NIKE

Chapter Sixteen - Immortal Brand

Section 17 of 17


CHAPTER SIXTEEN

Immortal Brand


MOST COMPANIES FADE.

They launch, they grow, they peak, and eventually, they either get swallowed, forgotten, or slowly bled into irrelevance.

Not Nike.

Nike didn’t just build a product.
It built a myth.

And myths don’t age.
They evolve.

The swoosh is now beyond brand.

It’s not a checkmark anymore.
It’s a stamp of identity.

You can see it from a hundred feet away and know what it means, or what it’s supposed to mean:

Grit. Power. Drive. Cool. Belonging.
Whether you’re an elite athlete, a weekend jogger, or a 14-year-old in homeroom, the swoosh works.

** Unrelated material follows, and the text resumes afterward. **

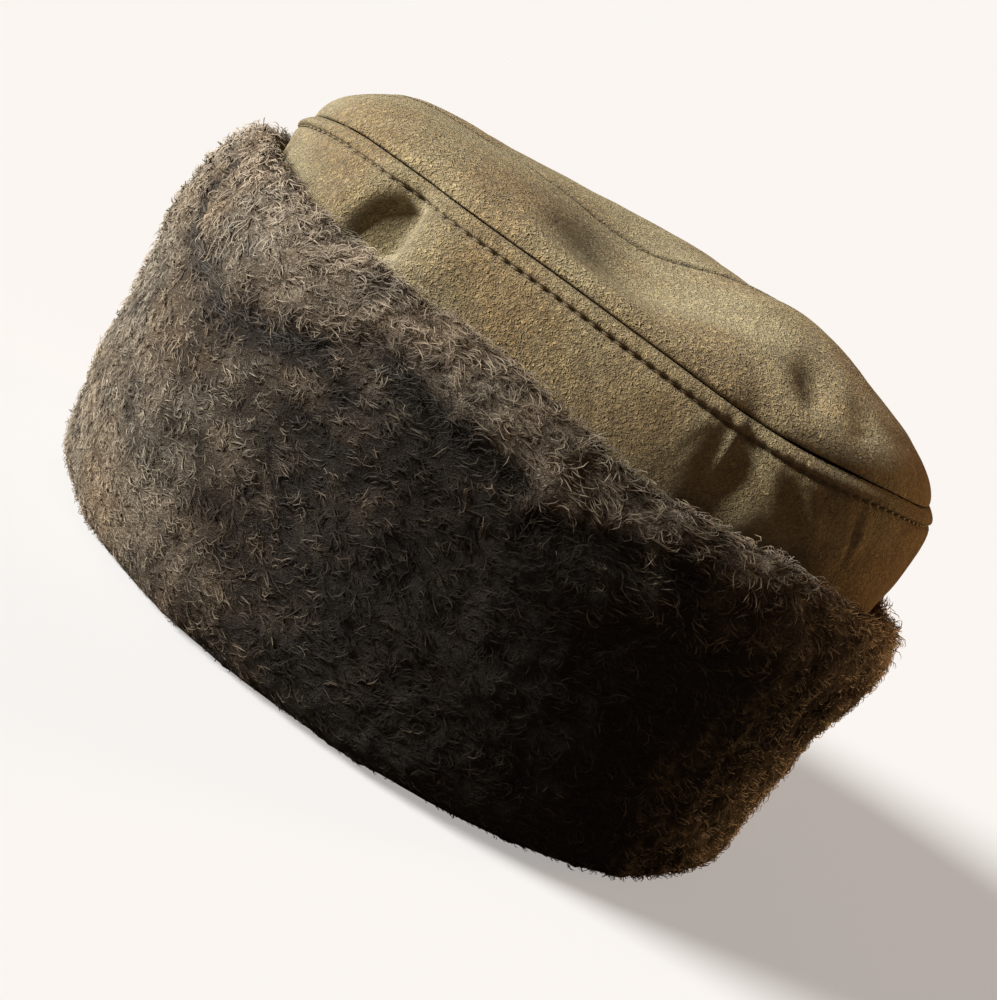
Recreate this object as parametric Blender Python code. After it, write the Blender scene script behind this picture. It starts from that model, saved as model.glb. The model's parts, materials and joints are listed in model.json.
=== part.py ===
"""Cossack hat: a soft suede crown in a wide turned-up sheepskin cuff.

Metres, +Z up. The hat stands on the foot of its cuff at z = 0, its long axis along X and its front at -X.
Around the hat, angles run from +X towards +Y, so the long side seen in the picture is at -90 degrees.
Every ring is an oval that stands a named distance outside the head opening.
"""

import math
import random

import bmesh
import bpy
from mathutils import Matrix, Vector

# Driving dimensions
HEAD_LENGTH = 0.204  # inside the opening, front to back
HEAD_WIDTH = 0.172
SUEDE = 0.002  # thickness of the crown's leather
SEAM_HEIGHT = 0.136  # mean height of the seam round the top
CROWN_FOOT = 0.004  # the side wall's lower edge, tucked above the cuff's foot
BAND_BULGE = 0.012  # how far the side swells outside its own foot
CROWN_LEAN = 0.0053  # how far the top sits behind the opening
TOP_RISE = 0.018  # dome of the top above its seam
STRIP_HEIGHT = 0.0043  # doubled leather under the seam, down to its row of stitches
STRIP_PROUD = 0.0006
CUFF_HEIGHT = 0.113  # crest of the cuff at the middle of a long side
PILE_DEPTH = 0.0265  # skin and wool outside the crown's foot
CUFF_LEAN = -0.004  # how far the cuff's foot sits ahead of the opening
LOCK_LIFT = 0.0040  # depth of the wool's locks, from their roots to their tips
LOCK_DROOP = 0.0040  # how far a tip hangs past its root
FUR_SWELL = 0.0016  # slow unevenness of the wool
CENTRE_DIP = 0.0024  # depth of the valley along the top's middle seam
GAP = 0.0003  # between neighbouring pieces

# How finely the pieces are cut
OVAL_POWER = 2.15  # 2 is an ellipse, more is squarer
SIDE_STEPS = 88  # round the crown, a multiple of 4
TOP_ROWS = 6
LOCKS_ROUND = 56
LOCK_ROWS = 11
INNER_ROWS = 3  # down the cuff's face that lies on the crown

# Section of the side wall: (height as a share of the seam's, swell as a share of BAND_BULGE)
SIDE_SECTION = (
    (0.00, 0.00),
    (0.20, 0.16),
    (0.45, 0.50),
    (0.68, 0.84),
    (0.80, 0.98),
    (0.86, 1.00),
    (0.93, 0.90),
    (0.968, 0.76),
    (1.00, 0.46),
)
SIDE_CUTS = (0.22, 0.48, 0.68, 0.78, 0.86, 0.93)  # heights of the wall's rings, as shares of the seam's

# The swell sits higher at the front and sags at the back: (angle, shift as a share of the seam's height)
SWELL_SHIFT = ((-180, 0.05), (-120, 0.02), (-60, -0.02), (0, -0.07), (60, -0.02), (120, 0.02))

# Seam round the top: (angle, height above its mean as a share of SEAM_HEIGHT)
SEAM_WAVE = (
    (-180, -0.014),
    (-138, 0.022),
    (-105, 0.020),
    (-85, 0.006),
    (-64, -0.013),
    (-40, -0.006),
    (-12, -0.016),
    (30, -0.004),
    (65, 0.010),
    (110, 0.014),
    (150, 0.004),
)

# The seam stands fuller at the front: (angle, reach as a share of BAND_BULGE)
SEAM_SPREAD = 0.07  # how far down that reaches, as a share of the seam's height
SEAM_REACH = ((-180, 0.26), (-140, 0.06), (-90, 0.0), (0, 0.04), (90, 0.0), (145, 0.20))

# Folds in the side wall: (angle, half width in degrees, depth as a share of BAND_BULGE,
# middle height and half height as shares of the seam's)
SIDE_FOLDS = (
    (-127, 3.8, 0.44, 0.91, 0.085),
    (-134, 8.0, 0.16, 0.90, 0.090),
    (-67, 3.4, 0.30, 0.89, 0.110),
    (-58, 5.0, -0.14, 0.86, 0.090),
    (-96, 12.0, 0.08, 0.86, 0.100),
    (52, 7.0, 0.16, 0.90, 0.090),
    (118, 9.0, 0.14, 0.89, 0.090),
)

# Puffs and hollows of the top: (along and across from its centre, then half length and half width,
# as shares of its half length and half width, then rise as a share of TOP_RISE)
TOP_FORMS = (
    (0.41, -0.18, 0.29, 0.40, 0.42),
    (0.15, 0.06, 0.14, 0.20, 0.14),
    (0.04, 0.44, 0.42, 0.26, 0.26),
    (-0.05, -0.52, 0.23, 0.45, -0.70),
    (-0.84, 0.10, 0.20, 0.50, 0.20),
    (0.49, -0.68, 0.055, 0.15, -0.34),
    (0.65, -0.62, 0.050, 0.12, -0.14),
    (0.20, -0.60, 0.060, 0.12, -0.10),
    (-0.30, 0.62, 0.080, 0.16, -0.14),
    (0.55, 0.50, 0.120, 0.20, -0.10),
)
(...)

Not because it tells you who you are.

But because it lets you tell yourself.

Nike doesn’t just sell shoes.

It sells permission to believe you’re somebody.

And once you believe that?

You don’t stop buying.

Nike survives not because it avoids risk, but because it metabolizes it.

Scandal? Rebrand.
Pushback? Pivot.
New generation? New voice.
Old shoes? Retro them.
Too corporate? Drop a rebellious ad.
Too edgy? Drop a wholesome campaign.
Repeat.

Nike reinvents itself without ever abandoning the core myth:

Greatness is within you.

And you’d better be wearing the right shoes when you find it.

Nike has reached a rare tier of capitalism: institutional cool.

Like Apple, Disney, and Coke, it’s no longer just a product.
It’s part of the cultural architecture.

It’s taught in classrooms.
Watched by Wall Street.
Followed like scripture.
Tattooed on bodies.
Bootlegged in alleyways.
Posted, praised, and protested in the same breath.

It is everywhere.

And it is not going anywhere.

Nike will outlive trends.
They will outlive critics.
They will even outlive the people who run it.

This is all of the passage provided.